PMTOH
Sesungguhnya ini nama bus. PMTOH adalah bus jurusan Banda Aceh-Medan-Jakarta, hingga Solo, Jawa Tengah. Namun nama itu menjadi nama salah satu jenis kesenian di Aceh, yakni seni tutur atau peugah haba. Tentu saja tidak ujuk-ujuk. Gara-garanya, Tengku Adnan, seorang seniman tutur di Aceh kerap mengutip klakson bus itu dalam pertunjukannya. Jadilah kesenian yang dibawakannya menjadi PMTOH dan nama Tengku Adnan ditambahkan dengan kata PMTOH di belakangnya sehingga menjadi Teungku Adnan PMTOH.
Saya kerap menonton jenis kesenian itu ketika kecil, malam-malam. Teungku Adnan kerap berpentas di sebuah lapangan, bermalam-malam. Ratusan orang dari berbagai kecamatan tumplek ke sana. Mereka mendengar cerita hikayat Malem Dewa yang dibawakannya. Mereka baru pulang ketika malam telah larut dan nama hari telah berganti. Tak kenal ngantuk. Selain sangat memikat, itu adalah salah satu hiburan — di samping sandiwara dan seudati — di kampung.

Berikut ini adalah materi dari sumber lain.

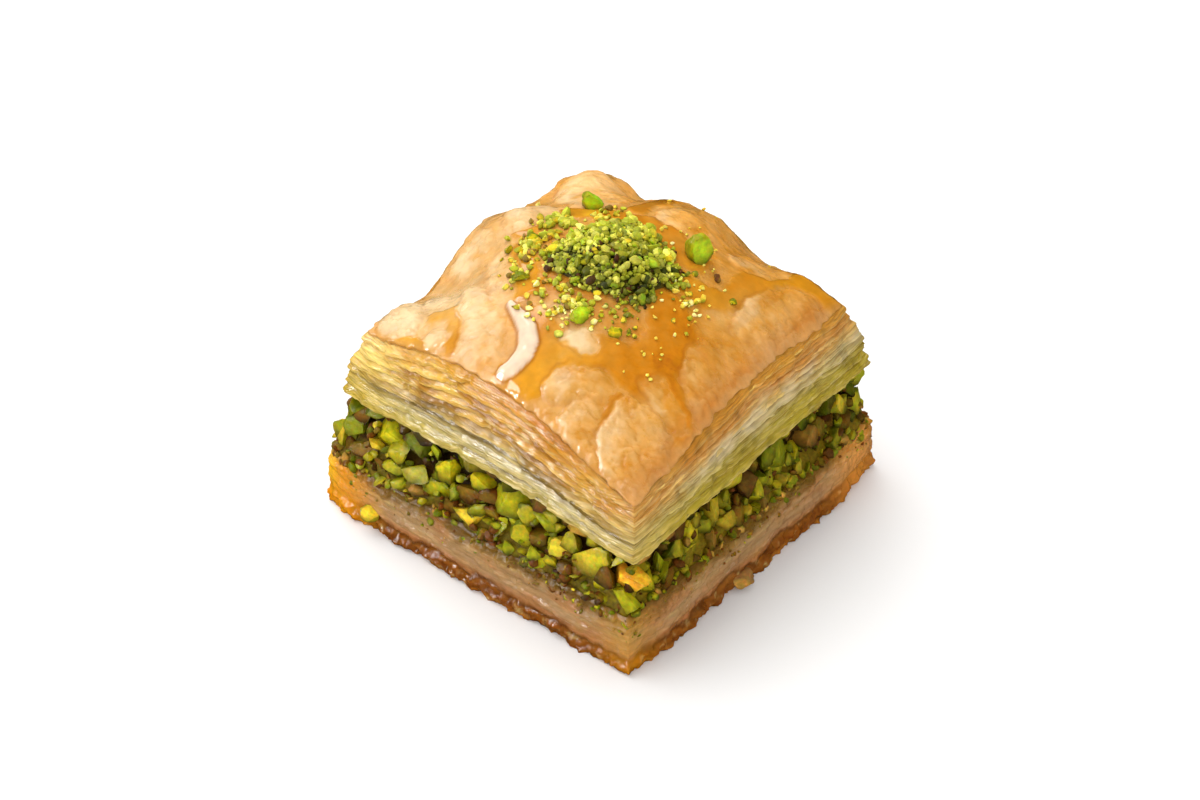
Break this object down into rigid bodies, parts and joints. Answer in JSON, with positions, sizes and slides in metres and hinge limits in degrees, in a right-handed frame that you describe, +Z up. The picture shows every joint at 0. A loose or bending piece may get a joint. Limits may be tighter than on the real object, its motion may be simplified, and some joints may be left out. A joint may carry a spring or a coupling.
{
  "type": "baklava piece",
  "caption": "Square piece of pistachio baklava: soaked pastry base, chopped nut layer, puffed flaky pastry top with glossy syrup, and ground nuts on the crust.",
  "frame": {"origin": "middle of the flat underside", "axes": "+Z up through the layers; the cut sides run along X and Y, and the sharpest corner points to +X, -Y"},
  "size_m": [0.052, 0.0515, 0.0384],
  "materials": {
    "soaked_pastry": "translucent brown pastry soaked with syrup, thin pressed layers, dark amber glossy lower rim",
    "chopped_pistachio": "angular chopped pistachios, bright green to yellow-green flesh with purple-brown skins, damp with syrup",
    "flaky_pastry": "baked pastry sheets, golden-orange blistered crust with wet syrup gloss, pale yellow-green silvery sheets at the cut sides",
    "ground_pistachio": "dry finely ground pistachio, light yellow-green crumbs with dark specks"
  },
  "bodies": {
    "root": {"bottom_pastry": "soaked_pastry", "pistachio_filling": "chopped_pistachio", "top_pastry": "flaky_pastry", "pistachio_topping": "ground_pistachio"}
  },
  "joints": []
}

Sambil duduk Teungku Adnan tidak sekedar bercerita. Ia juga memanfaatkan benda-benda untuk memvisualkan cerita itu: ada patung, senapan, terompet, selendang, topi baca, dan sesungguhnya. Nah, ketika memencet terompet itulah Teungku Adnan menirukan suara bus PMTOH. Seorang antropolog Amerika Serikat, Profesor John Seger, menggelari Adnan sebagai trobadur dunia. Itu karena kecepatan dan kepiawannya bercerita, bahkan menangkap gagasan spontan menjadi bagian dari cerita (improvisasi).

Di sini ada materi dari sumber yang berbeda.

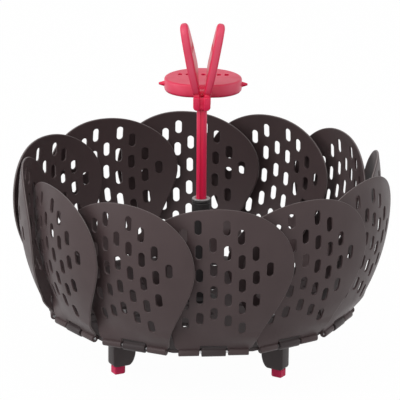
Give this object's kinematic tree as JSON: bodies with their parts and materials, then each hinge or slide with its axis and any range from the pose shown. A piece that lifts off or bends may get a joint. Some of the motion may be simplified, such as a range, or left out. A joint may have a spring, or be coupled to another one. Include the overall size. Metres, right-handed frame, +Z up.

Sayangnya, ia tidak punya penerus yang sebanding. Ada beberapa nama, seperti Muda Balia, namun ia belum mencapai tahap kemahiran dan kedahsyatan Teungku Adnan. Ada pula Agus Nur Amal, seniman jebolan Institut Kesenian Jakarta. Namun Agus tidak meneruskan tradisi yang dibawakan Teungku Adnan. Justru, ia melahirkan “varian” baru dari kesenian itu. Bukan meneruskan PMTOH seperti halnya dilakukan Teungku Adnan.
Agus ber-PMTOH dengan cara berbeda: memakai bahasa Indonesia dan menggunakan benda-benda sehari-hari untuk visualisasi cerita, bukan miniatur dari benda sesunguhnya. Agus menggunakan bak mandi bayi sebagai lautan, gayung sebagai pesawat, kantong kresek sebagai awan, dan sebagainya. Sebagian orang menyebut karya Agus adalah PMTOH modern. Meskipun, seperti halnya Teungku Adnan PMTOH, Agus juga digelari oleh publik sebagai Agus PMTOH.

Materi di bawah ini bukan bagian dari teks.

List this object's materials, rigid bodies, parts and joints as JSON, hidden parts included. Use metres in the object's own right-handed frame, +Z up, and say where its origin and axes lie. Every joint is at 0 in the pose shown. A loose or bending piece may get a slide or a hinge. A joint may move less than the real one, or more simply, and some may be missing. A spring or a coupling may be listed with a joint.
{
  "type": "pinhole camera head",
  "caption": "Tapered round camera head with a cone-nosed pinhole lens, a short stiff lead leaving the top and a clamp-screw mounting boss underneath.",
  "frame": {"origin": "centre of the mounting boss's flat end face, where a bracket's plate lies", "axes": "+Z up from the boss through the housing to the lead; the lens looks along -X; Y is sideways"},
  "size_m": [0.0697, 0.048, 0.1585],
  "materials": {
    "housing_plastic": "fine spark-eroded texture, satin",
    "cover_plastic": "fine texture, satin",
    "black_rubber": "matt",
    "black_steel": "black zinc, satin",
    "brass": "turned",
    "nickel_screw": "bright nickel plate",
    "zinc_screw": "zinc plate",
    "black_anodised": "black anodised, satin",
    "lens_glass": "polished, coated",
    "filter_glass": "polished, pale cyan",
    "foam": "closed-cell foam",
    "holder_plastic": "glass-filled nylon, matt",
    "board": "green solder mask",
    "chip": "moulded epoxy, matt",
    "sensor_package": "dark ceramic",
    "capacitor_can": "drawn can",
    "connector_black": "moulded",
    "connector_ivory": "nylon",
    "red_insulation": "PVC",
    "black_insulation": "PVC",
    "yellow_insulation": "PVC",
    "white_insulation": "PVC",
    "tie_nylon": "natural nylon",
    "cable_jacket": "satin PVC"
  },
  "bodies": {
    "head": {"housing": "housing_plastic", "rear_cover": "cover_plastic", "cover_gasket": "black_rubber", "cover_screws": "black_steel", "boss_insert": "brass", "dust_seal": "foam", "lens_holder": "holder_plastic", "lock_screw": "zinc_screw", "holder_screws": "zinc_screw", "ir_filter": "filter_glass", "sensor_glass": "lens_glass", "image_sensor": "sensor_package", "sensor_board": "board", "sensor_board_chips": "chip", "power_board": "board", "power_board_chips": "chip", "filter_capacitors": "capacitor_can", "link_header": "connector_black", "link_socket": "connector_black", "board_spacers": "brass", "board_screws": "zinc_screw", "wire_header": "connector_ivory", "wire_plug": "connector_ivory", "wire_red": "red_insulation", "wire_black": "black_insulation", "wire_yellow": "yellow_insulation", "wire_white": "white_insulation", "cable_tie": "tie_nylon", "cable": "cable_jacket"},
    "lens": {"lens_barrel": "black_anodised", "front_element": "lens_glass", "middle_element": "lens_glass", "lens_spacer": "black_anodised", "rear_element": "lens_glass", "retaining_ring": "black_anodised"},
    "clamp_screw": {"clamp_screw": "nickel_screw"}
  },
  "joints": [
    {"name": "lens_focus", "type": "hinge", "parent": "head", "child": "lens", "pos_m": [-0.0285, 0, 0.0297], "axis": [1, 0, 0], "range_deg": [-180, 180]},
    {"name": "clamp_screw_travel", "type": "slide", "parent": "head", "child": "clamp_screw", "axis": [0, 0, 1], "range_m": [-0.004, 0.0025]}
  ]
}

Ini memang agak miris. Dalam sebuah riset yang saya lakukan untuk keperluan penulisan tesis kuliah, salah seorang anak Teungku Adnan, Husaini Adnan, bercerita bahwa sebetulnya ayahnya sangat ingin melahirkan generasi pengurus. Bahkan, Teungku Adnan pernah mengajukan konsep pendidikan untuk belajar seni ini, namun tidak mendapatkan sambutan yang cukup dari pemerintah di Aceh kala itu. Akibatnya, niat Teungku untuk melahirkan penerus tidak bersambut.
Belum lama ini, saya melihat di laman Facebook, rupanya ada salah seorang anaknya, yakni Samsul Bahri, yang meneruskan tradisi ber-PMTOH ayahnya. Samsul adalah teman saya di kampung di Triengadeng. Dulu, Samsul bersama Husaini sering menemani Teungku Adnan berpentas ke mana-mana. Namun lagi-lagi, anak-anak Teungku Adnan itu tidak ada satu pun yang intens menggeluti PMTOH. Sehingga, ya, juga tidak bisa disandingkan dengan kemampuan Teungku Adnan.
Sesungguhnya ini kisah miris. Boleh jadi, ini hanya salah satu kesenian yang tidak cukup punya penerusnya. Barangkali, masih ada sejumlah kesenian lain terancam mati. Saya jadi teringan pepatah aceh: “Mate syedara meupat jirat, mate budaya pat tamita.” Artinya, kalau saudara kita yang meninggal kita tahu di mana makamnya. Jika yang mati adalah kebudayaan, tak jelas di mana kita harus mencarinya di mana.